FZ: The most recent time you were moved by another artist’s work?
JJ: Oh man, it happens all the time. Seeing El-P and Killer Mike live was inspiring for their expertise and sheer energy. Watching Upstream Color in the theater was thrilling – the aggressive editing and bold jumps in story between mind-control pills, pigs, and relationships. Reading-wise, I’ve been blown away by the poetry of Georg Trakl and Paul Celan, which is full of dark and disorienting images. Their work is controlled but hard to intellectualize, you have to intuit what the poems mean, almost physically groping your way toward the words, shuffling a few steps at a time, both hands extended.
FZ: There are several references to the act of writing in the novel – handwriting, words, the narrator compiling journals in which to capture his life; and there are quotes from writers like Kafka and Blanchot – it added to the sensual feel that I got from the book – the physical act of creating something, and then I spotted a quote from Antonin Artaud which reminded me that you’ve previously written plays, right? Is there anything from your work in theatre, any techniques that you’ve been able to apply when writing your novel?

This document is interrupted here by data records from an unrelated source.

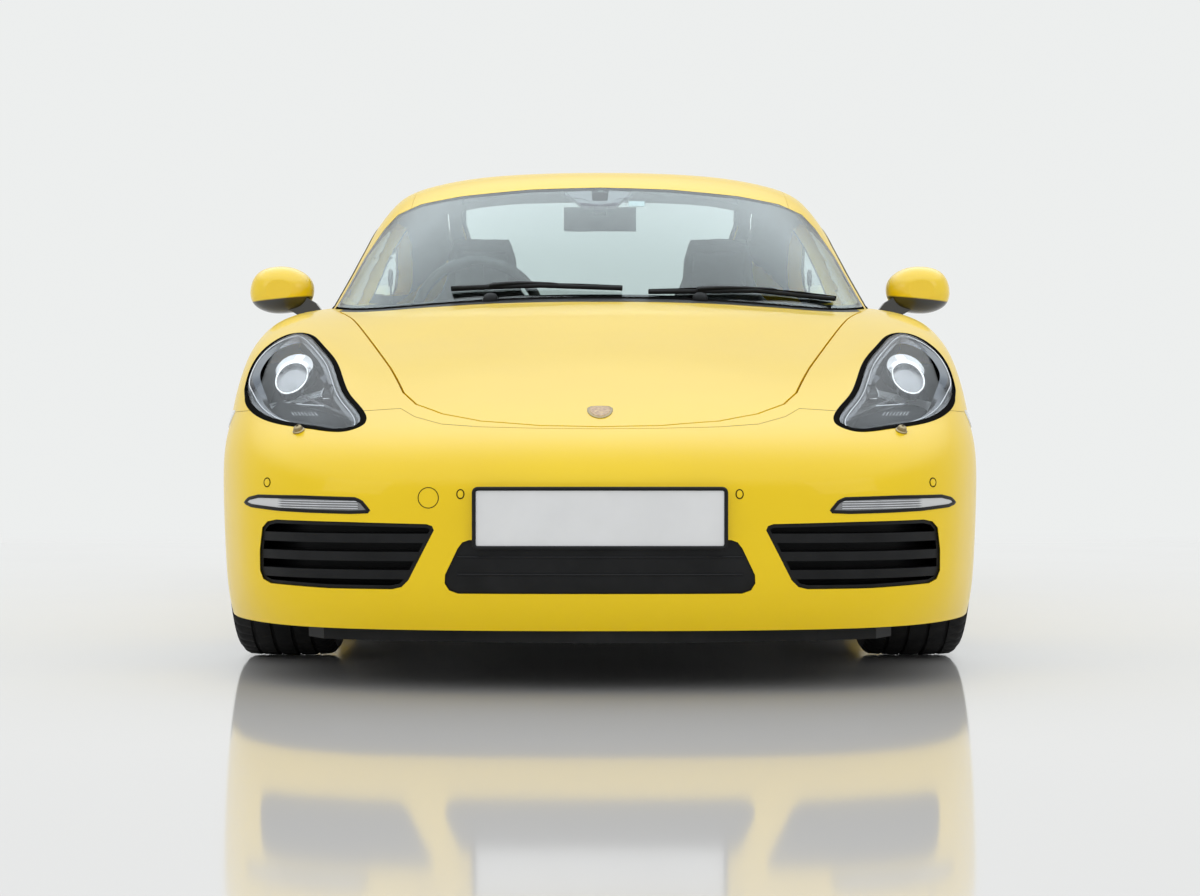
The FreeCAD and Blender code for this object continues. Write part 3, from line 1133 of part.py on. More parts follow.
def main():
    os.makedirs("parts", exist_ok=True)
    door = make_door()
    glass = make_door_glass()
    mirror = make_mirror()
    wing = make_front_wing()
    side = make_body_side()
    seat = make_seat()
    lens = make_headlamp_lens()
    lamp = make_headlamp()
    strip = make_light_strip()
    nodes = {
        "bonnet": make_bonnet(), "front_bumper": make_front_bumper(), "cowl_panel": make_cowl(),
        "front_wing_left": wing, "front_wing_right": flip(wing), "body_side_left": side,
        "body_side_right": flip(side), "roof_panel": make_roof(), "windscreen": make_windscreen(),
        "quarter_windows": make_quarter_windows(), "hatch": make_hatch(), "rear_window": make_rear_window(),
        "rear_bumper": make_rear_bumper(), "rear_diffuser": make_rear_diffuser(),
        "rear_spoiler": make_rear_spoiler(), "tail_lamps": make_tail_lamps(),
        "headlamp_lenses": both(lens), "headlamps": both(lamp), "light_strips": both(strip),
        "intake_grilles": make_intake_grilles(), "number_plates": make_number_plates(),
        "front_lip": make_front_lip(), "door_left": door, "door_right": flip(door),
        "door_glass_left": glass, "door_glass_right": flip(glass), "mirror_left": mirror,
        "mirror_right": flip(mirror), "floor_tub": make_floor_tub(), "front_luggage_tub": make_front_tub(),
        "rear_luggage_tray": make_rear_tray(), "engine_block": make_engine_block(), "exhaust": make_exhaust(),
        "dashboard": make_dashboard().fuse([make_column()]), "seat_left": seat, "seat_right": flip(seat),
        "steering_wheel": make_steering_wheel(), "interior_mirror": make_interior_mirror(),
        "wipers": make_wipers(), "front_subframe": make_front_subframe(),
        "rear_subframe": make_rear_subframe(), "drive_shafts": make_drive_shafts(),
    }
    liners = [make_arch_liner(True), make_arch_liner(False)]
    nodes["arch_liners"] = Part.makeCompound(liners + [flip(liner) for liner in liners])
    for front, end in ((True, "front"), (False, "rear")):
        knuckle, tyre, rim = make_knuckle(front), make_tyre(front), make_rim(front)
        nodes["tyre_" + end + "_left"] = tyre
        nodes["tyre_" + end + "_right"] = flip(tyre)
        nodes["rim_" + end + "_left"] = rim
        nodes["rim_" + end + "_right"] = flip(rim)
        if front:
            nodes["knuckle_left"] = knuckle
            nodes["knuckle_right"] = flip(knuckle)
        else:
            nodes["rear_knuckles"] = both(knuckle)
    for name, shape in nodes.items():
        shape.exportStep("parts/" + name + ".step")
    print(len(nodes), "nodes")


if __name__ == "__main__":
    main()
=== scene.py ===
# %% [markdown]
# A yellow coupe car in a white studio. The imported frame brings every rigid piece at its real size, in metres,
# with the car standing on the ground and its nose towards minus Y. This lesson gives each piece its finish, adds
# what is soft or fine, and sets the studio round it. Nothing of the frame's own shapes is changed.

# %% Load the frame
import math

import bmesh
import bpy
import numpy as np
from mathutils import Matrix, Vector
from mathutils.bvhtree import BVHTree


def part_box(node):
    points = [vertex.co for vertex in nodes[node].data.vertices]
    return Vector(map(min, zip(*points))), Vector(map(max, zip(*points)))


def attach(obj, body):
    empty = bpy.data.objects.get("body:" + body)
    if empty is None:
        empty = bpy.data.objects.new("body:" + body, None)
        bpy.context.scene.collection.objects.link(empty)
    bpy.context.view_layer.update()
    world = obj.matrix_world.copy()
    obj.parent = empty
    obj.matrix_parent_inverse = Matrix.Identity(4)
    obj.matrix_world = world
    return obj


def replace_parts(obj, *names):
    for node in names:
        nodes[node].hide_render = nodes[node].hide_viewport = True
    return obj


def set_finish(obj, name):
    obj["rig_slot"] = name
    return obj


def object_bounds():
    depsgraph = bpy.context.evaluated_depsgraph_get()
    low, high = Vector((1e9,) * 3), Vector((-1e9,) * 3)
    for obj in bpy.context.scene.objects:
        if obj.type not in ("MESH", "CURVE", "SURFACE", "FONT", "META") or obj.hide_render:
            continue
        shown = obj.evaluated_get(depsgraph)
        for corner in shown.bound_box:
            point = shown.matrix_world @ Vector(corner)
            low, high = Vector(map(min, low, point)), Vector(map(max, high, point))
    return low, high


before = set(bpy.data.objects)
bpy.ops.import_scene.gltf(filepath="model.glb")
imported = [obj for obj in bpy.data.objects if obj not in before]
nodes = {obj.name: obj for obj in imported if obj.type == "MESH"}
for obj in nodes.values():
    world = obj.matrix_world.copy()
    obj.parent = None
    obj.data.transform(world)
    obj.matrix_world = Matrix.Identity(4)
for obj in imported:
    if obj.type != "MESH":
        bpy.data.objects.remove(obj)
cad_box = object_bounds()
scene = bpy.context.scene
print("pieces of the frame:", len(nodes))

# %% [markdown]
# The photograph is taken from low in front of the nose, on the car's centre plane, as for a catalogue. A camera
# could be placed by eye, but then sizes in the picture would tell nothing. Its height and distance are worked
# out instead, from the front plate's known size and the widths of tyres and roof. A long lens keeps it calm.

# %% Camera
SENSOR = 0.036
LENS = 0.0735
CAMERA_AHEAD = 5.122
CAMERA_HEIGHT = 0.597
CAMERA_DIP = math.radians(0.826)
NOSE = cad_box[0].y

scene.view_settings.view_transform = "Standard"
camera = bpy.data.objects.new("camera", bpy.data.cameras.new("camera"))
scene.collection.objects.link(camera)
scene.camera = camera
camera.data.sensor_width = SENSOR * 1000
camera.data.lens = LENS * 1000
camera.data.clip_end = 100
camera.location = (0, NOSE - CAMERA_AHEAD, CAMERA_HEIGHT)
camera.rotation_euler = (math.pi / 2 - CAMERA_DIP, 0, 0)
print("camera at", tuple(camera.location))

# %% [markdown]
# A studio shot has even, soft light and a pale room. A room of real walls could be built, but it would have to
# be large, and its corners would show in the paint. A world does the same with a few nodes. It gives a weak
# even light, and shows as a pale wall to the camera, to glossy surfaces and through glass. Its upper part is
# brighter, as a lit ceiling, and draws the broad highlights on the roof, the glass and the front lid.

# %% World
WALL = (0.845, 0.86, 0.855, 1)
CEILING = (2.1, 2.3, 2.42, 1)
CEILING_STARTS, CEILING_FULL = 0.45, 0.70
EVEN_LIGHT, UPPER_LIGHT = 0.82, 1.15


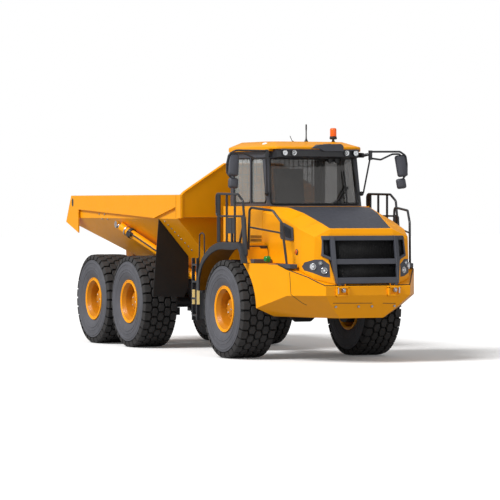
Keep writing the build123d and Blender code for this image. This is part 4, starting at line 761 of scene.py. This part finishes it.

JJ: I’ve written five plays and been involved in theatre for many years. Several actions often unfold on stage at the same time and working that way made it easier to layer some parts of the novel. We often create plays over several years of intensive rehearsal so that helped me not to panic during the book’s long gestation process. Through theatre, I’ve also picked up some tricks for working through seeming dead-ends: ways of thinking about gestures, radically reorganizing material, not being afraid to turn everything inside-out.
Jeff Jackson’s Mira Corpora comes out September 24th on Two Dollar Radio.